Return all lines below containing the word "materials".

**Stored data**
####
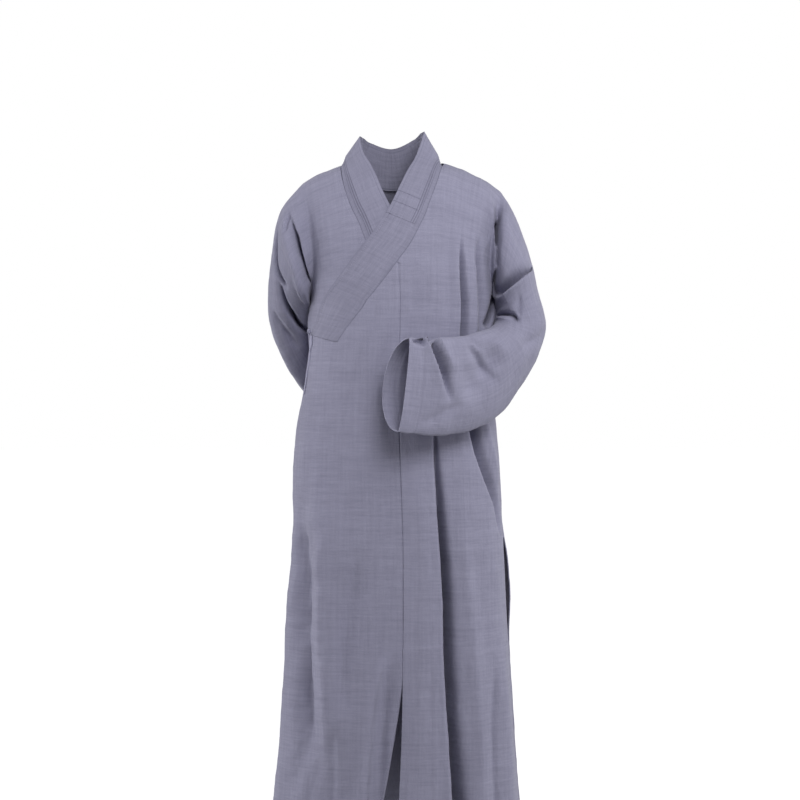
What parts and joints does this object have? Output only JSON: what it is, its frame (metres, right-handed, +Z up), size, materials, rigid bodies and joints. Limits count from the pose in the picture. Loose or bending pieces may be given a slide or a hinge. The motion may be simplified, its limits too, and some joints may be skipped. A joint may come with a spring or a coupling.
{
  "type": "buddhist monk robe",
  "caption": "Ankle-length cross-collar robe worn hollow: wrapped fronts, stepped collar guard, wide bent sleeves, front and side slits and a side tie.",
  "frame": {"origin": "where the shoulders hold the robe, in the middle between them at the base of the neck", "axes": "+Z up, +X to the wearer's left, -Y to the front"},
  "size_m": [0.5743, 0.4742, 1.4358],
  "materials": {
    "robe_cloth": "matte slubbed linen, blue-grey",
    "collar_cloth": "matte slubbed linen, blue-grey, pressed",
    "guard_cloth": "matte slubbed linen, blue-grey, pressed",
    "tie_cloth": "matte folded linen tape"
  },
  "bodies": {
    "root": {"front_left_upper": "robe_cloth", "front_left_lower": "robe_cloth", "front_overlap": "robe_cloth", "front_under_upper": "robe_cloth", "front_under_lower": "robe_cloth", "back_upper": "robe_cloth", "back_lower": "robe_cloth", "sleeve_left_upper": "robe_cloth", "sleeve_left_lower": "robe_cloth", "sleeve_right_upper": "robe_cloth", "sleeve_right_lower": "robe_cloth", "collar_band": "collar_cloth", "guard_low": "guard_cloth", "guard_middle": "guard_cloth", "guard_top": "guard_cloth", "tie_knot": "tie_cloth", "tie_leaf": "tie_cloth", "tie_strand": "tie_cloth"}
  },
  "joints": []
}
####
**Solution**
What parts and joints does this object have? Output only JSON: what it is, its frame (metres, right-handed, +Z up), size, materials, rigid bodies and joints. Limits count from the pose in the picture. Loose or bending pieces may be given a slide or a hinge. The motion may be simplified, its limits too, and some joints may be skipped. A joint may come with a spring or a coupling.
  "materials": {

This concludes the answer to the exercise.